• [DATA LISTING]
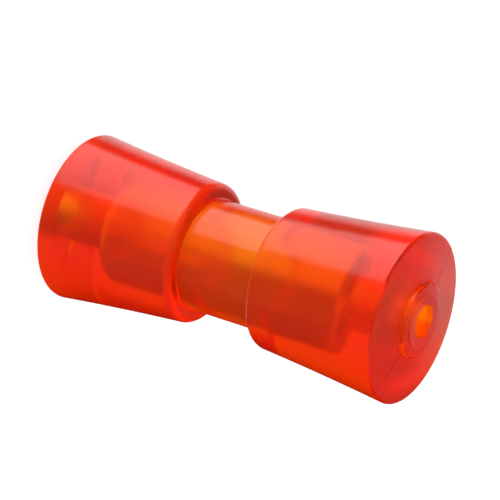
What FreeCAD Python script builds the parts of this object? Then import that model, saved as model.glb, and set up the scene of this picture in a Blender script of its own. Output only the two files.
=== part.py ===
import FreeCAD, Part

import math
import os

# Keel roller for a boat trailer, moulded in one piece of soft clear plastic.
# It stands on one end: the spindle bore runs up +Z and the lower end land lies at Z = 0.
# The mould's parting plane is the XZ plane.

# Driving dimensions in millimetres and degrees
OVERALL_LENGTH = 200.0  # over the two end lands
RIM_DIAMETER = 85.4  # big end of each cone, at the corner before rounding
RIM_EDGE_RADIUS = 3.2
SHOULDER_DIAMETER = 70.8  # small end of each cone, at the corner before rounding
SHOULDER_EDGE_RADIUS = 4.0
CONE_HOLLOW = 0.4  # how far a cone's side dips below the straight line at its middle
NECK_DIAMETER = 56.4
NECK_LENGTH = 42.4
NECK_FILLET = 1.0
CROWN_ANGLE = 6.0  # slope of the end faces, which are highest round the bore
BOSS_DIAMETER = 36.8  # round boss on each end face, at its foot
BOSS_HEIGHT = 1.9
BOSS_DRAFT = 12.0
BOSS_EDGE_RADIUS = 0.6
BOSS_FOOT_FILLET = 0.4
LAND_DIAMETER = 26.8  # flat ring on the boss that rubs on the bracket
LAND_HEIGHT = 0.5
BORE_DIAMETER = 17.0
BORE_EDGE_RADIUS = 0.4
CAVITY_DIAMETER = 33.6  # wide hollow between the two end walls
CAVITY_EDGE_RADIUS = 6.0
END_WALL = 28.5  # from an end land to the cavity
GATE_WIDTH = 10.0  # trimmed gate on the flank of the upper boss
GATE_REACH = 18.9  # from the axis to its flat
GATE_ANGLE = 10.0  # from +X, beside the parting plane
GATE_ROOT = 1.0  # how far the gate is carried down into the end face

# Heights above the roller's middle
half_length = OVERALL_LENGTH / 2
half_neck = NECK_LENGTH / 2
cavity_end = half_length - END_WALL
slope = math.tan(math.radians(CROWN_ANGLE))

# Radii
neck_r = NECK_DIAMETER / 2
shoulder_r = SHOULDER_DIAMETER / 2
shoulder_edge_r = min(SHOULDER_EDGE_RADIUS, shoulder_r - neck_r - NECK_FILLET)
rim_r = RIM_DIAMETER / 2
boss_foot_r = BOSS_DIAMETER / 2
boss_edge_r = boss_foot_r - BOSS_HEIGHT * math.tan(math.radians(BOSS_DRAFT))
land_r = LAND_DIAMETER / 2
bore_r = BORE_DIAMETER / 2
cavity_r = CAVITY_DIAMETER / 2

# The end face steps down from the land to the boss's edge, its foot and the rim
land_foot = half_length - LAND_HEIGHT
boss_edge = land_foot - (boss_edge_r - land_r) * slope
boss_foot = boss_edge - BOSS_HEIGHT
rim_top = boss_foot - (rim_r - boss_foot_r) * slope

ORIGIN = FreeCAD.Vector(0, 0, 0)
UP = FreeCAD.Vector(0, 0, 1)
SECTION_PLANE = Part.Plane(ORIGIN, FreeCAD.Vector(0, 1, 0))


def straight(low, high):
    """Straight side between two corners of the section."""
    return Part.LineSegment(low, high).toShape()


def hollow(low, high):
    """Side of a cone, dipping towards the axis in one shallow arc."""
    along = (high - low).normalize()
    inward = FreeCAD.Vector(-along.z, 0, along.x)
    middle = (low + high) * 0.5 + inward * CONE_HOLLOW
    return Part.Arc(low, middle, high).toShape()


def half_section():
    """Section of the upper half in the XZ plane, from the cavity's middle out and back."""
    # Radius and height of each corner, its rounding, and the side that leaves it
    corners = [
        (cavity_r, 0, 0, straight),
        (neck_r, 0, 0, straight),
        (neck_r, half_neck, NECK_FILLET, straight),
        (shoulder_r, half_neck, shoulder_edge_r, hollow),
        (rim_r, rim_top, RIM_EDGE_RADIUS, straight),
        (boss_foot_r, boss_foot, BOSS_FOOT_FILLET, straight),
        (boss_edge_r, boss_edge, BOSS_EDGE_RADIUS, straight),
        (land_r, land_foot, 0, straight),
        (land_r, half_length, 0, straight),
        (bore_r, half_length, BORE_EDGE_RADIUS, straight),
        (bore_r, cavity_end, 0, straight),
        (cavity_r, cavity_end, CAVITY_EDGE_RADIUS, straight),
    ]
    points = [FreeCAD.Vector(radius, 0, height) for radius, height, _, _ in corners]
    points.append(points[0])
    chain = []
    for index, (_, _, rounding, side) in enumerate(corners):
        edge = side(points[index], points[index + 1])
        if rounding:
            corner = Part.ChFi2d.FilletAPI(chain.pop(), edge, SECTION_PLANE)
            corner.perform(rounding)
            arc, before, edge = corner.result(points[index])
            chain += [before, arc]
        chain.append(edge)
    return Part.Face(Part.Wire(chain))


def gate():
    """Trimmed gate that leaves a flat on the flank of the upper boss."""
    root_r = boss_edge_r - BOSS_HEIGHT
    block = Part.makeBox(
        GATE_REACH - root_r,
        GATE_WIDTH,
        BOSS_HEIGHT + GATE_ROOT,
        FreeCAD.Vector(root_r, -GATE_WIDTH / 2, boss_foot - GATE_ROOT),
    )
    block.rotate(ORIGIN, UP, GATE_ANGLE)
    return block


def roller():
    """The whole moulding, lifted so that its lower land lies at Z = 0."""
    upper = half_section().revolve(ORIGIN, UP, 360)
    lower = upper.mirror(ORIGIN, UP)
    solid = upper.fuse([lower, gate()]).removeSplitter().Solids[0]
    solid.translate(UP * half_length)
    return solid


os.makedirs("parts", exist_ok=True)
roller().exportStep("parts/roller.step")
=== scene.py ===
import math
from types import SimpleNamespace

import bmesh
import bpy
from mathutils import Matrix, Vector


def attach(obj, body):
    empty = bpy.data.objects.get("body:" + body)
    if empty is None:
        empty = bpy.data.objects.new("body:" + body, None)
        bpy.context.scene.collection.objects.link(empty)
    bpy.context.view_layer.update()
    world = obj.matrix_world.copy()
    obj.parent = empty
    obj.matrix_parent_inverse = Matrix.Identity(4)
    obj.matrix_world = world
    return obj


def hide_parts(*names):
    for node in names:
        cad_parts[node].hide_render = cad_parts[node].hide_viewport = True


# Keel roller of soft clear orange-red plastic. It stands on its end in the frame,
# and the camera is rolled so that it lies in the picture as it does in the photograph.

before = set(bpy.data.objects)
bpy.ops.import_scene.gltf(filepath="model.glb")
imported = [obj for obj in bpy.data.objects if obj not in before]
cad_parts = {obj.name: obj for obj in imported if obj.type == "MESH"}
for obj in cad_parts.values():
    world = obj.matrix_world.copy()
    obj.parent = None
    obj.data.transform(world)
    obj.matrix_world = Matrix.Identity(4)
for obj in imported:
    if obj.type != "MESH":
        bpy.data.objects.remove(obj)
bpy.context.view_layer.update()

MM = 0.001

# Dimensions in millimetres and degrees. They are the CAD's, but for the rim's rounding,
# which is tighter here on a corner set inward, so that the rim is just as wide.
HALF_LENGTH = 100.0
RIM_R = 42.51
RIM_EDGE = 1.7
SHOULDER_R = 35.4
SHOULDER_EDGE = 4.0
CONE_HOLLOW = 0.4
NECK_R = 28.2
HALF_NECK = 21.2
NECK_FILLET = 1.0
CROWN_SLOPE = math.tan(math.radians(6))
BOSS_FOOT_R = 18.4
BOSS_HEIGHT = 1.9
BOSS_DRAFT = 12.0
BOSS_EDGE = 0.6
BOSS_FOOT_FILLET = 0.4
LAND_R = 13.4
LAND_HEIGHT = 0.5
BORE_R = 8.5
BORE_EDGE = 0.4
CAVITY_R = 16.8
CAVITY_EDGE = 6.0
CAVITY_END = 71.5
GATE_WIDTH = 10.0
GATE_REACH = 18.9
GATE_ANGLE = 10.0
GATE_ROOT = 1.0
GATE_EDGE = 0.22

BOSS_EDGE_R = BOSS_FOOT_R - BOSS_HEIGHT * math.tan(math.radians(BOSS_DRAFT))
LAND_FOOT = HALF_LENGTH - LAND_HEIGHT
BOSS_TOP = LAND_FOOT - (BOSS_EDGE_R - LAND_R) * CROWN_SLOPE
BOSS_FOOT = BOSS_TOP - BOSS_HEIGHT
RIM_TOP = BOSS_FOOT - (RIM_R - BOSS_FOOT_R) * CROWN_SLOPE

# Fineness of the mesh
SUPPORT = 0.1  # rings this far beside each rounding keep the shading of its neighbours true
ARC_STEP = 14  # most degrees of a rounding between two rings
CONE_STEPS = 28
CONE_MARGIN = 0.6  # least room between a cone's ring and the rounding beside it
NECK_STEPS = 6
END_STEPS = 9
BOSS_STEPS = 4
BORE_STEPS = 6
WALL_STEPS = 3
CAVITY_STEPS = 8
LAND_SHARES = (0.04, 0.35, 0.7)  # rings across the land, from its edge to the bore's
COLUMNS = 96  # in each half turn, between the two parting lines
SHARP_ANGLE = 34.0  # faces that meet at more than this have a true corner

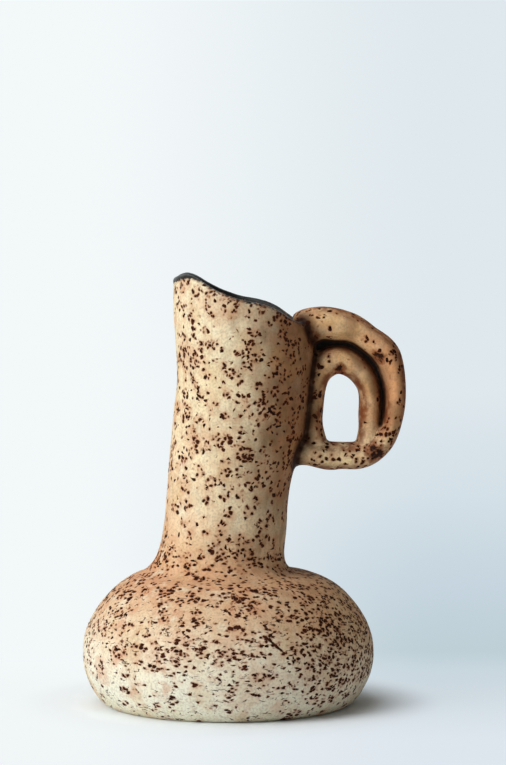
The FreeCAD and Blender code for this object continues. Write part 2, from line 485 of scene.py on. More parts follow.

• [DIRECTIONS] How many of the lines above contain the string "context"? Give the number only.

• [FINISHED EXERCISE] 3